Zu diesem Zeitpunkt hielt Softbank schon eine grosse Beteiligung an Greensill. Zudem war der Softbank-eigene Wagniskapital-Fonds Vision Fund an Firmen beteiligt, die sich über die CS-Greensill-Fonds refinanzierten. Bis im Juli 2020 war Softbank auch selber in die CS-Greensill-Fonds investiert, wie finews.ch damals exklusiv berichtete. Kolportiert wird zudem, dass Softbank-CEO Son selber Privatbank-Kunde der CS gewesen sein soll.

«Nachdem die Fonds ohnehin alle Notes, die sie damals hielten, von Greensill erworben hatten, wurde der Side Letter unterzeichnet», hielt die CS nun dazu lapidar fest. Dieser Side Letter verstiess jedoch gegen das Gebot zur Gleichbehandlung der Investoren. Als die CS-Gruppe von den Vorgängen bei CSAM erfahren habe, sei sofort eine unabhängige Untersuchung durch die Anwaltskanzlei Cahill durchgeführt worden, hiess es am Montag.

Finma alarmiert

Das Problem sei auch unverzüglich der Finma gemeldet worden. Diese wusste also bereits Anfang 2020 von den Turbulenzen bei den CS-Lieferketten-Fonds. Seit dem Debakel führt die Behörde nun eine Untersuchung gegen die Bank, deren Resultat allerdings noch aussteht.
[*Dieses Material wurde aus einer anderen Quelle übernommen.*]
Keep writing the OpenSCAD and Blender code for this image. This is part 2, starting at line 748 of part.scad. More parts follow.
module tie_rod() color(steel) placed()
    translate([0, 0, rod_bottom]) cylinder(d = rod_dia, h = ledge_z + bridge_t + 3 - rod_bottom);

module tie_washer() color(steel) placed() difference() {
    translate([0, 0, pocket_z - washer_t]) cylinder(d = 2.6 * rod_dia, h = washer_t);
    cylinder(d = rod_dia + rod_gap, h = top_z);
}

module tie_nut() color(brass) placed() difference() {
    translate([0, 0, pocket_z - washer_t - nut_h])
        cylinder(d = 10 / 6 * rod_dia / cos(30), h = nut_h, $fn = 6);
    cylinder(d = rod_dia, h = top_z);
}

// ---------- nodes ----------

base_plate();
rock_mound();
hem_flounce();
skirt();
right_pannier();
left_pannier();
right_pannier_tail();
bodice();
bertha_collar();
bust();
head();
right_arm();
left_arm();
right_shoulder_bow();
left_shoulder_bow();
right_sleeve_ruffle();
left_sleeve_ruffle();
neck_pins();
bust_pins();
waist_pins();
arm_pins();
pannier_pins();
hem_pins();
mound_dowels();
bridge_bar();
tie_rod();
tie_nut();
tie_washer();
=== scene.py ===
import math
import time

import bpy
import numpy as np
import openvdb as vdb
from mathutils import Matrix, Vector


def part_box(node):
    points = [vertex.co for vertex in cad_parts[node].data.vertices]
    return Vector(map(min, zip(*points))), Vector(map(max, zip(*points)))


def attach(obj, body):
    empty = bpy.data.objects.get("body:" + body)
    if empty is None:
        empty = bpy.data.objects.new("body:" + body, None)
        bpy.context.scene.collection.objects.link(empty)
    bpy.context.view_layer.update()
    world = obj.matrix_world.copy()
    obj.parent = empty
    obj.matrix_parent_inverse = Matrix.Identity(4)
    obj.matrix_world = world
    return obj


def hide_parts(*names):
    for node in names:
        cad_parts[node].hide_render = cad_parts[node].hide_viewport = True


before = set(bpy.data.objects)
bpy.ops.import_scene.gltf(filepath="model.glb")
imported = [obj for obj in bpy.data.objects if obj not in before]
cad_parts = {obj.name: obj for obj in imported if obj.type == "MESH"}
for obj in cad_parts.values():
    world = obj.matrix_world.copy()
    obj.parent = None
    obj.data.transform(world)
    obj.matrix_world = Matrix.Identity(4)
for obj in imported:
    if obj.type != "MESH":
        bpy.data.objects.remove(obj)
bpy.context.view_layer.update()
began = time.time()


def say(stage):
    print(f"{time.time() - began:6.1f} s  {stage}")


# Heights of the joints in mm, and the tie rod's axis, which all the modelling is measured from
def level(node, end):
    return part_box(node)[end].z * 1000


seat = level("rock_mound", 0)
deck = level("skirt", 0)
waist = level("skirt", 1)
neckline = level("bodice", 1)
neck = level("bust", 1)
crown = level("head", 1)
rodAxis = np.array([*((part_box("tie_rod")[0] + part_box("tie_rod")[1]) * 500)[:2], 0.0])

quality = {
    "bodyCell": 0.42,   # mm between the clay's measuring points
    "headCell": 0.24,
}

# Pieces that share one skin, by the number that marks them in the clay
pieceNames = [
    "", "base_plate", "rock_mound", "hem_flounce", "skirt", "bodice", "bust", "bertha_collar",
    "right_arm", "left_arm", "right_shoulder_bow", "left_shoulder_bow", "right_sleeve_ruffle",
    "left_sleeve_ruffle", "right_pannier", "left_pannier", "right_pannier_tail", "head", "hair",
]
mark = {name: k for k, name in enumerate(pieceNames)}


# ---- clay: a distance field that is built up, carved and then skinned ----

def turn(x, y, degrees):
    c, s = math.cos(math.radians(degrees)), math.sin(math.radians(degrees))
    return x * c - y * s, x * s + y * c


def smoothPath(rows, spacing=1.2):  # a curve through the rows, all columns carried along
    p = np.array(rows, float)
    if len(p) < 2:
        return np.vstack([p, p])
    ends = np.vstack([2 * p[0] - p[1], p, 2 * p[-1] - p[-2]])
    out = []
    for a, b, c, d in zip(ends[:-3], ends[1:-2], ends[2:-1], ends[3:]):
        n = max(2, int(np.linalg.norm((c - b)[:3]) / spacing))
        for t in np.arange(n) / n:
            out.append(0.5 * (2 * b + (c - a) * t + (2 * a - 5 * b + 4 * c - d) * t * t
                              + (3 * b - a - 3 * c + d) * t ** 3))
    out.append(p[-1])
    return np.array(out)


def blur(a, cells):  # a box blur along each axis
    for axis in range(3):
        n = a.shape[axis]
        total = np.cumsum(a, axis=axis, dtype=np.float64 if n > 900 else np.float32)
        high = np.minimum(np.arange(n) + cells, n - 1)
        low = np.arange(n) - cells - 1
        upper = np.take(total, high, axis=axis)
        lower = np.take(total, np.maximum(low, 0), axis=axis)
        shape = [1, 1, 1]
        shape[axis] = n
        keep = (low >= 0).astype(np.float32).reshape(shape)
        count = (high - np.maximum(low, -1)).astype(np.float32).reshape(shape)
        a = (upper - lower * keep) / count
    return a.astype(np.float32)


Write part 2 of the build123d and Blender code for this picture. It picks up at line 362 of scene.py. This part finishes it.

Der Side Letter mit Softbank wurde anschliessend aufgehoben – was dazu führte, dass Softbank ihr Geld wieder abzog. Allerdings hatten die von der Schliessung bedrohten Fonds über die Runden gerettet werden können. Jedoch nur auf Zeit.

Denn wie jetzt bekannt wurde, hatte der Konzern beim eigenen Fondsgeschäft nachgedoppelt und von diesem verlangt, die Investments der Fonds bei Greensill-nahen Schuldnern zu reduzieren. Dem konnten die Greensill-Fonds nicht fristgerecht nachkommen, weil die Papiere zu illiquid waren. Dies trug dann mit dazu bei, dass sich die Bank dann im März 2021 zum folgenschweren Schritt der Fondschliessungen durchrang.

Von einstigen Partnern zu Kontrahenten

Ebenfalls hält die CS fest, dass wegen der Softbank-Abmachung von 2020 unter anderem der Europa- und Schweiz-Chef von CSAM – dies war damals der im April 2021 freigestellte Michel Degen – schon damals für das Vorgehen sanktioniert worden war. Vergangen Dezember entliess die Bank Degen dann wegen des Greensill-Debakels definitiv.

Die vielfachen Verbindungen zu Softbank sind seither gründlich gekappt worden. Bereits im vergangenen Mai hat die Schweizer Bank sämtliche Beziehungen zum japanischen Tech-Konzern abgebrochen. Anfang 2022 wurde dann bekannt, dass die CS nun auch gerichtlich gegen Softbank vorgeht. Das Geldhaus wirft Sons Unternehmen vor, bei einer Refinanzierung von Greensill eine eigene Agenda gehabt zu haben und zuungunsten der Fondsanleger gehandelt zu haben.